By far, the biggest reason users suffer from poor cell service has to do with the materials which coat the walls in large structures. They block carrier signals from entering the building, resulting in dropped calls and slowed browsing speeds, says Jake Kleiner, Director of Sales Enablement at Wilson Electronics.
In schools of all sizes, internally-cinderblocked walls and double-paned glass can cause around a 34-40% decrease in signal decibles, he says. Steel structures for corporate offices are a major blockade. In hospitals, there are X-Ray and other lab rooms with lead-lined walls.
What options do tech managers have for better cell service?
There are two main categories of cell signal boosting systems: active distributed antenna systems (DAS) and Passive DAS.
Active Distributed Antenna Systems
These systems are primarily only found in large-capacity situations and buildings. Every piece of technology in active distributed antenna systems has an “active” part which requires dedicated power and signaling.
This usually comes in the form of fiber optic cables which are used to send signals between a main source to remote notes placed throughout the building. It is through these nodes that the actual cell phone signal boosting tech is enabled.
Downsides of Active DAS?
These systems are immense, and as such, the amount of time and money an organization will need to invest in them is also immense. Consider these facts:
- Active DAS require cell signal carrier approval (from each carrier!), a process which can take up to 4-6 months per carrier, Kleiner says
- The systems also require FCC approval, another lengthy process and one which should not be ignored (fines up to $250,000 for noncompliance have been reported)

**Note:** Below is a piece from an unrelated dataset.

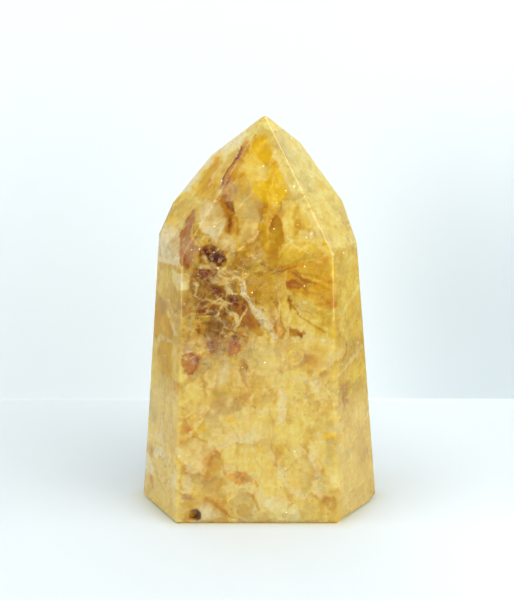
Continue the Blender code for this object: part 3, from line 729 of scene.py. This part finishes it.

- These can easily cost hundreds of thousands to over a million dollars, so it isn’t likely any SMBs will be investing in them
How to plan properly for Active Distributed Antenna Systems
Kleiner recommends IT and Technology Managers work closely with an FCC-approved integrator, and to choose integrators which have lots of large-scale project experience in the first place.

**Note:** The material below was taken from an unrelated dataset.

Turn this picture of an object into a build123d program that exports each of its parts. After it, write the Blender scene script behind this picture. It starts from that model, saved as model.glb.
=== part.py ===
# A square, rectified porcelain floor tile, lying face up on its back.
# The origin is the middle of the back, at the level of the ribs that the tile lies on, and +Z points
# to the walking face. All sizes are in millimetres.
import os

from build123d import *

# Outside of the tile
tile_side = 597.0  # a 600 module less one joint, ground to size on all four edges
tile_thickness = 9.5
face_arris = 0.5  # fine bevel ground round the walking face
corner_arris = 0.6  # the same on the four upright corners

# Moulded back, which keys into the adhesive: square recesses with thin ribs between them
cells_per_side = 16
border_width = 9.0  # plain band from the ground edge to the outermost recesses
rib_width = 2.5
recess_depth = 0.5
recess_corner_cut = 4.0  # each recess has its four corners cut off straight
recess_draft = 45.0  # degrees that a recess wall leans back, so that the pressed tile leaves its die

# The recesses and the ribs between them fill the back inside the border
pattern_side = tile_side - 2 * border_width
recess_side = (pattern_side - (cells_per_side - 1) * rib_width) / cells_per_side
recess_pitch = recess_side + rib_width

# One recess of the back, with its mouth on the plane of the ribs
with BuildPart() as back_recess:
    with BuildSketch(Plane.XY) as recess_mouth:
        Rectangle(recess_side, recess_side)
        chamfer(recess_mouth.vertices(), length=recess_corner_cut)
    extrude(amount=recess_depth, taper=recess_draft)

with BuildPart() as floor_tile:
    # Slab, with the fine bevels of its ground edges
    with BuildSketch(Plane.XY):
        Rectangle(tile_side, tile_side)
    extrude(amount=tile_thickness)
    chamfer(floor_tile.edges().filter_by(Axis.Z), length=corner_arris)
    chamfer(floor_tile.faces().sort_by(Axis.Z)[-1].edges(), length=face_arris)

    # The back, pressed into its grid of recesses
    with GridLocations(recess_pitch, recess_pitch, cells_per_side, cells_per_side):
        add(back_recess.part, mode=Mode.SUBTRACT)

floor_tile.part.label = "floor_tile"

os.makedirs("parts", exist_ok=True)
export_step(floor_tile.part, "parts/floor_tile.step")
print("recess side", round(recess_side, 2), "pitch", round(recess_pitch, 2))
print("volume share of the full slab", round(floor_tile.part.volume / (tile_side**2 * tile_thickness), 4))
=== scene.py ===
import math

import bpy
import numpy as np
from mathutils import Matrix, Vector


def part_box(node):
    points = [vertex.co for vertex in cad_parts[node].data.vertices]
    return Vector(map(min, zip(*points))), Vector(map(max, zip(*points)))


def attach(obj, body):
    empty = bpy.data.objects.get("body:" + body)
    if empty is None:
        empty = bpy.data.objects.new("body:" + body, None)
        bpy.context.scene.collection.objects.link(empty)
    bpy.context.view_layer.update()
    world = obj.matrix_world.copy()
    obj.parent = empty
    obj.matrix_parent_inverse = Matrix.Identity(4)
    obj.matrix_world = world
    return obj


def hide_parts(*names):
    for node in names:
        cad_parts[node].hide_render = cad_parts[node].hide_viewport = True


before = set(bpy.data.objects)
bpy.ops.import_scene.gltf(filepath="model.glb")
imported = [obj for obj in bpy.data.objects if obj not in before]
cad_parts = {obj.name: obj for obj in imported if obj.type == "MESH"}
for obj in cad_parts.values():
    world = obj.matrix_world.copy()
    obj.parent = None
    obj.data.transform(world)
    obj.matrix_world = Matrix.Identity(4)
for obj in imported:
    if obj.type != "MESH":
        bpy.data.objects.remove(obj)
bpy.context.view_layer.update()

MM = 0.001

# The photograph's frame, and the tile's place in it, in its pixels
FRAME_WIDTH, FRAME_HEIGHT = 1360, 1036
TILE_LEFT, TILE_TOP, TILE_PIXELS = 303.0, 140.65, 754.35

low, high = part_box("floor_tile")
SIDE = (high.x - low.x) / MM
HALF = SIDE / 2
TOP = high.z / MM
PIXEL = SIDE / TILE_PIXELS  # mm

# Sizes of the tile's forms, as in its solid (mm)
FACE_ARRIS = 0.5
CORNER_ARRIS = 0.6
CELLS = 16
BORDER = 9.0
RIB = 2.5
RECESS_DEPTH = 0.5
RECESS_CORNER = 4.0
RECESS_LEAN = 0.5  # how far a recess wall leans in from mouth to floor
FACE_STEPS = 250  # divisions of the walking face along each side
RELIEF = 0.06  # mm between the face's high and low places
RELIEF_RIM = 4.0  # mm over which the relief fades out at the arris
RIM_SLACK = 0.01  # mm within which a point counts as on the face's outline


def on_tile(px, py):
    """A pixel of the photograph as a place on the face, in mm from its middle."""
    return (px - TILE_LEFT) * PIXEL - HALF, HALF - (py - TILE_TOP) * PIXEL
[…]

He also recommends they foster a close relationship with cell signal carriers, because in some cases, they’ve been known to fund specific applications.

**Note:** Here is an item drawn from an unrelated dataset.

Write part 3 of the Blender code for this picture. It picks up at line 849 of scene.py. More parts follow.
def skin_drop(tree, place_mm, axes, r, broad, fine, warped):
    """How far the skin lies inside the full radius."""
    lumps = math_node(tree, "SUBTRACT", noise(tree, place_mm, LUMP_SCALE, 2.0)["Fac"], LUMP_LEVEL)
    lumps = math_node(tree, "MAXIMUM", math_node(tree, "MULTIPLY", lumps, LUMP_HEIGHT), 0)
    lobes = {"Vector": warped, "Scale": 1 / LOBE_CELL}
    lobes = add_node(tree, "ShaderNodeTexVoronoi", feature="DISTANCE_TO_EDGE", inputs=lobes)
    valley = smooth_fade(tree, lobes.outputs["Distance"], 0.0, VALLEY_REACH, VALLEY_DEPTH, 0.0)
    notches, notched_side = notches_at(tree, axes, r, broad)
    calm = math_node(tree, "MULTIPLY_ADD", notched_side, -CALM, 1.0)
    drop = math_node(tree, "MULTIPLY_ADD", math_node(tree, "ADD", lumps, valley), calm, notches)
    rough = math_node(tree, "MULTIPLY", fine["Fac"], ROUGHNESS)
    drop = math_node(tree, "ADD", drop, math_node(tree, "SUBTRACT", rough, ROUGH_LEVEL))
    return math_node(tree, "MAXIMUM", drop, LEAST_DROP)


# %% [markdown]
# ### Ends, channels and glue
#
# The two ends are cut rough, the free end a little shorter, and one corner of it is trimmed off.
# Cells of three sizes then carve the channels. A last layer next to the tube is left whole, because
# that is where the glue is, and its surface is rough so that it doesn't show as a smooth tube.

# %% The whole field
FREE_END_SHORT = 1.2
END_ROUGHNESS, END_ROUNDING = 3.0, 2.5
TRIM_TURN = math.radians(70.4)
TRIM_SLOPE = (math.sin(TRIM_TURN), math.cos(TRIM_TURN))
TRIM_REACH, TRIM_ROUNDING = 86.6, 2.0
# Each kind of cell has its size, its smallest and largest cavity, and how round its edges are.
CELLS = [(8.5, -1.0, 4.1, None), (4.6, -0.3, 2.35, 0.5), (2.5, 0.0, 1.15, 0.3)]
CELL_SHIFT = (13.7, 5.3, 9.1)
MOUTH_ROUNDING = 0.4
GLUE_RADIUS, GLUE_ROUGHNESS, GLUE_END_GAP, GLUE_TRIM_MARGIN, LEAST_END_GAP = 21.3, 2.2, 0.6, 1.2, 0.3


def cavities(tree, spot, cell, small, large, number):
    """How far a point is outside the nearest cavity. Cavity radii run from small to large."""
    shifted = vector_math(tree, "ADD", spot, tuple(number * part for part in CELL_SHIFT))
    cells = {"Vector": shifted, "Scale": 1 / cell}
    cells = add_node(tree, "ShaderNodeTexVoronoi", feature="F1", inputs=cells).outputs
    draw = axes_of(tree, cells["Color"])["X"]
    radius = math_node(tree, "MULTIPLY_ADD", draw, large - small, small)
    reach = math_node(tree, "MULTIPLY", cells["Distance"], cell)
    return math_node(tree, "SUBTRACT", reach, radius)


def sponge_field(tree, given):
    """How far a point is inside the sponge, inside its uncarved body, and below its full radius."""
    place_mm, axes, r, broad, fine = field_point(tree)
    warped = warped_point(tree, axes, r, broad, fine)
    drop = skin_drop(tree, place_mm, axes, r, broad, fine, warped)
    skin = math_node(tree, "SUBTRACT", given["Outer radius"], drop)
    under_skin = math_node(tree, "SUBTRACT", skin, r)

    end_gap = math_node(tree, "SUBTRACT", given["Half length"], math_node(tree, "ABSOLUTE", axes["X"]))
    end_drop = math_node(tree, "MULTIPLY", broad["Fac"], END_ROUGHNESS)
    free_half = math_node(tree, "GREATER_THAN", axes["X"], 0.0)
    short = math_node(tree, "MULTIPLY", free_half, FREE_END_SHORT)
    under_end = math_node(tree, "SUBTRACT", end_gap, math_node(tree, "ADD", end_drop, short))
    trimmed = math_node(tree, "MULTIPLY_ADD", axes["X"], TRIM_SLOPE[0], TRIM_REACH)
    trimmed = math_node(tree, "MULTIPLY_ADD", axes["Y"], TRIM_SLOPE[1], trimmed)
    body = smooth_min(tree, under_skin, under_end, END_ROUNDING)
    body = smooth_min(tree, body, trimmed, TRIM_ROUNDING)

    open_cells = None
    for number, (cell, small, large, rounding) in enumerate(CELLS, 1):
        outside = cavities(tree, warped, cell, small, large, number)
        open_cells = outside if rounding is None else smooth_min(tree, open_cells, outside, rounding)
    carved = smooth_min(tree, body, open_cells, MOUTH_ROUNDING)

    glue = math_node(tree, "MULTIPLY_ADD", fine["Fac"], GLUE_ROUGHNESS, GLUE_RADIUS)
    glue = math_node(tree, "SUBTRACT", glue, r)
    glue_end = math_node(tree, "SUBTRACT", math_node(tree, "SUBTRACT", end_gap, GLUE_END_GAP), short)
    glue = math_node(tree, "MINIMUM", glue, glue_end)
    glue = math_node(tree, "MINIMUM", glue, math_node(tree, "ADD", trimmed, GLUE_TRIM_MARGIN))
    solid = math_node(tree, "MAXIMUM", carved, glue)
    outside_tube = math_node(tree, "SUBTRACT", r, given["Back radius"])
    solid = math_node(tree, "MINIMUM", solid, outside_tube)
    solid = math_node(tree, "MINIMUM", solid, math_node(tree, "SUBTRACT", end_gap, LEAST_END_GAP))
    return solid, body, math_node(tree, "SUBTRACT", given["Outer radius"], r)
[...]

Lastly, the importance of following Active DAS approval processes to the letter can not be overstated, Kleiner says.
Passive Distributed Antenna Systems
The other cell signal boosting system is Passive DAS, and this is by far the more common type of system, simply due to its scale.
All Passive DAS equipment comes pre-certified by both the FCC and each individual cell signal carrier, meaning project compliance and approval are non-issues.
Passive DAS is designed for small- to medium-sized spaces, so it takes a much shorter amount of time to set up and much less money.
How to plan properly for Passive Distributed Antenna Systems
Kleiner recommends IT and Technology Managers work closely with integrators to determine what the actual coverage needs of a facility might be. Trusting the integration firm is key, for even the most experienced IT professionals may not have as much experience in this area as a systems integrator would.
Passive DAS can be expanded after the fact, so if as budgets become available, so too can more equipment and expanded coverage areas.
Lastly, if you’re in retail IT, consider that cell signal boosting technology has its advantages over setting up public WiFi networks. As popular retail stores continue to experience network-based hacks, the more secure option for your organization might be to give customers better cell reception rather than a network.
“My wife is a great example,” says Kleiner. “She’s a big shopper who loves taking her time in stores and opening up apps associated with them for coupons. She can’t always do this in stores with poor reception, but stores which do have it have the potential to earn more business by fostering connected customers.”